What can women do to ensure their transition back to work is as smooth as possible? What are some strategies they can use to help find "balance" in the juggle between work and home?
There are so many – from the seemingly superficial (organize a mini closet within your closet of just what fits and works now, to save time in the morning), to the practical (when negotiating with your boss for flexibility, forget the notion that you're asking for an accommodation and instead embrace the idea that you're asking for something that's mutually beneficial, and prove that point!).
But the very best thing, anecdotally, that we can do is to go easy on ourselves and ask for the help we need, especially of our partners at home if we have them (single moms and dads, you are heroic).

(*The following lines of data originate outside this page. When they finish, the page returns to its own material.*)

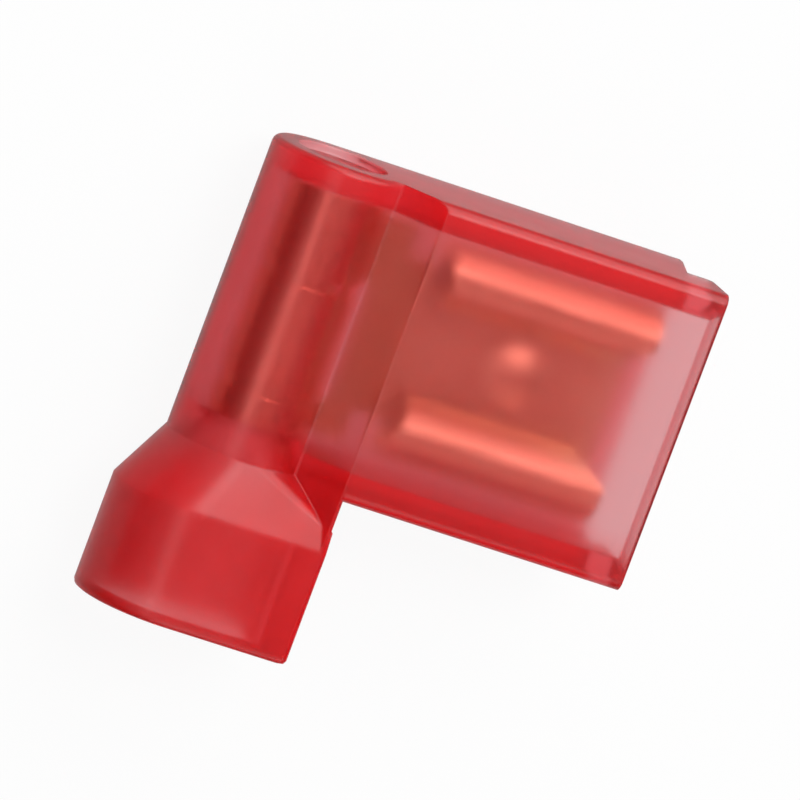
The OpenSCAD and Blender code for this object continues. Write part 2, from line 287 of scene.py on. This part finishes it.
def floor():
    """A pale floor that keeps the part's shadow and is white for the camera"""
    half, z = FLOOR_HALF, FLOOR_Z_MM * MM
    corners = [(-half, -half, z), (half, -half, z), (half, half, z), (-half, half, z)]
    mesh = bpy.data.meshes.new("floor")
    mesh.from_pydata(corners, [], [(0, 1, 2, 3)])
    mat, nodes, links = material("floor")
    diffuse = nodes.new("ShaderNodeBsdfDiffuse")
    diffuse.inputs["Color"].default_value = (*grey(FLOOR_COLOUR), 1)
    path = nodes.new("ShaderNodeLightPath")
    surface = diffuse.outputs[0]
    for ray, share, strength in FLOOR_WHITE:
        white = nodes.new("ShaderNodeEmission")
        white.inputs["Strength"].default_value = strength
        part = nodes.new("ShaderNodeMath")
        part.operation = "MULTIPLY"
        part.inputs[1].default_value = share
        mix = nodes.new("ShaderNodeMixShader")
        links.new(path.outputs[ray], part.inputs[0])
        links.new(part.outputs[0], mix.inputs["Fac"])
        links.new(surface, mix.inputs[1])
        links.new(white.outputs[0], mix.inputs[2])
        surface = mix.outputs[0]
    out = nodes.new("ShaderNodeOutputMaterial")
    links.new(surface, out.inputs["Surface"])
    mesh.materials.append(mat)
    obj = bpy.data.objects.new("floor", mesh)
    bpy.context.scene.collection.objects.link(obj)


def toward(azimuth, elevation):
    """A direction by its azimuth from +Y towards +X and its elevation, in degrees"""
    azimuth, elevation = math.radians(azimuth), math.radians(elevation)
    flat = math.cos(elevation)
    return Vector((math.sin(azimuth) * flat, math.cos(azimuth) * flat, math.sin(elevation)))


def lamp(name, azimuth, elevation, size, radiance):
    """A soft box at a fixed distance, facing the part"""
    data = bpy.data.lights.new(name, "AREA")
    data.shape = "RECTANGLE"
    data.size, data.size_y = [2 * LAMP_DISTANCE * math.tan(math.radians(angle / 2)) for angle in size]
    data.energy = radiance * math.pi * data.size * data.size_y
    obj = bpy.data.objects.new(name, data)
    bpy.context.scene.collection.objects.link(obj)
    obj.location = Vector(LAMP_AIM_MM) * MM + toward(azimuth, elevation) * LAMP_DISTANCE
    obj.rotation_mode = "QUATERNION"
    obj.rotation_quaternion = (-toward(azimuth, elevation)).to_track_quat("-Z", "Y")


def room():
    """Dark walls under a pale ceiling"""
    world = bpy.data.worlds.new("room")
    bpy.context.scene.world = world
    world.use_nodes = True
    nodes, links = world.node_tree.nodes, world.node_tree.links
    place = nodes.new("ShaderNodeTexCoord")
    split = nodes.new("ShaderNodeSeparateXYZ")
    links.new(place.outputs["Generated"], split.inputs[0])
    height = ramp(nodes, links, split.outputs["Z"], grey(WALLS), grey(CEILING), CEILING_SPAN)
    links.new(height, nodes["Background"].inputs["Color"])
    nodes["Background"].inputs["Strength"].default_value = 1


refined("housing", "nylon_housing", nylon(), NYLON_EDGE_MM, CREASE_LOOPS_MM)
refined("terminal", "brass_terminal", brass(), BRASS_EDGE_MM)
camera()
floor()
room()
for row in LAMPS:
    lamp(*row)
bpy.context.scene.view_settings.view_transform = "Standard"
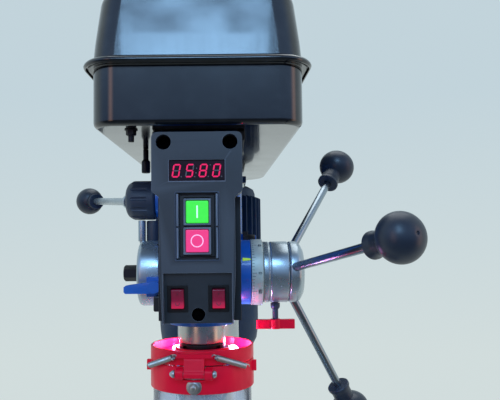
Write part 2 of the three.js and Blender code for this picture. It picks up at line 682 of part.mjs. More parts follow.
function beltLid() {
  const { low, rim, shoulder, top, overhang, wall } = LID;
  const outer = loft([
    level(low, -overhang), level(rim - 3, -overhang - 1), level(rim, 1.5 - overhang), level(rim + 1.5, 0),
    level(shoulder, 0, 6), level(shoulder + 13, 0, 12), level(top, 0, 32),
  ]);
  const inner = loft([
    level(low - 1, wall - overhang), level(rim - 2, wall - overhang), level(rim - 0.5, wall),
    level(shoulder, wall, 6), level(shoulder + 11, wall, 12), level(top - wall, wall, 32),
  ]);
  const ears = [-1, 1].flatMap((side) => {
    const [x0, x1] = [side * (29 + GAP), side * 39].sort((a, b) => a - b);
    return [
      box(x0, x1, COVER.back + 6.5, HINGE_PIN.y, HINGE_PIN.z - 2.6, HINGE_PIN.z + 5.5),
      rod(4.5, V(x0, HINGE_PIN.y, HINGE_PIN.z), V(x1, HINGE_PIN.y, HINGE_PIN.z), MIDDLE),
    ];
  });
  return cut(join(cut(outer, inner), ...ears), hingePinHole());
}

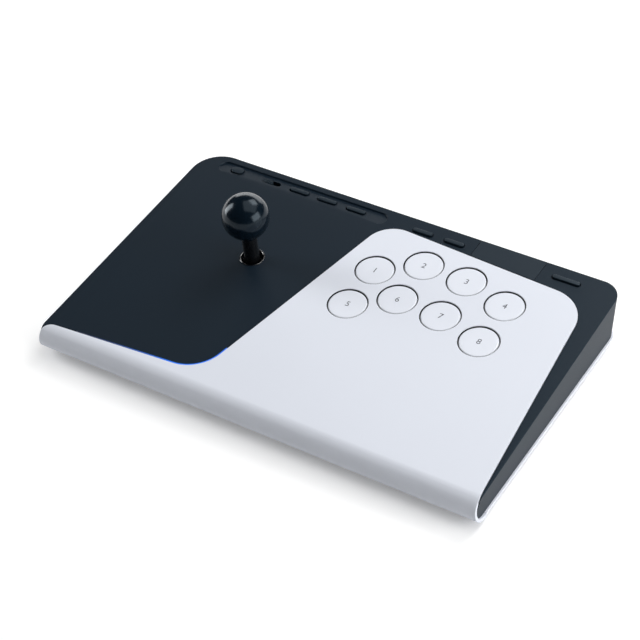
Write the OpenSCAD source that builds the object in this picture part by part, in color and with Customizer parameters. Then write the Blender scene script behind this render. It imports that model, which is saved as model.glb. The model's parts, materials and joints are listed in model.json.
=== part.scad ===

This generation of men was brought up to want to share equally in parenting, but this generation of women was brought up to believe we should be able to do everything ourselves. These things fight each other, particularly when dad takes a shorter parental leave than mom does. Try not to let parental leave set up unequal parenting patterns. Make sure there are parenting duties that only your partner knows how to do (and you don't!), and remember that your work at home – keeping a human baby alive – really IS work. The only thing a new dad can't do (yet) is lactate. He can get up in the night. He can give you time and space to be alone. He can cook and clean and comfort the baby as well as you can – if you give him the chance.
In five words or less, what is your wish for every working mom around the world?
A satisfying life worth emulating. (Because the way we treat ourselves rubs off on our kids.)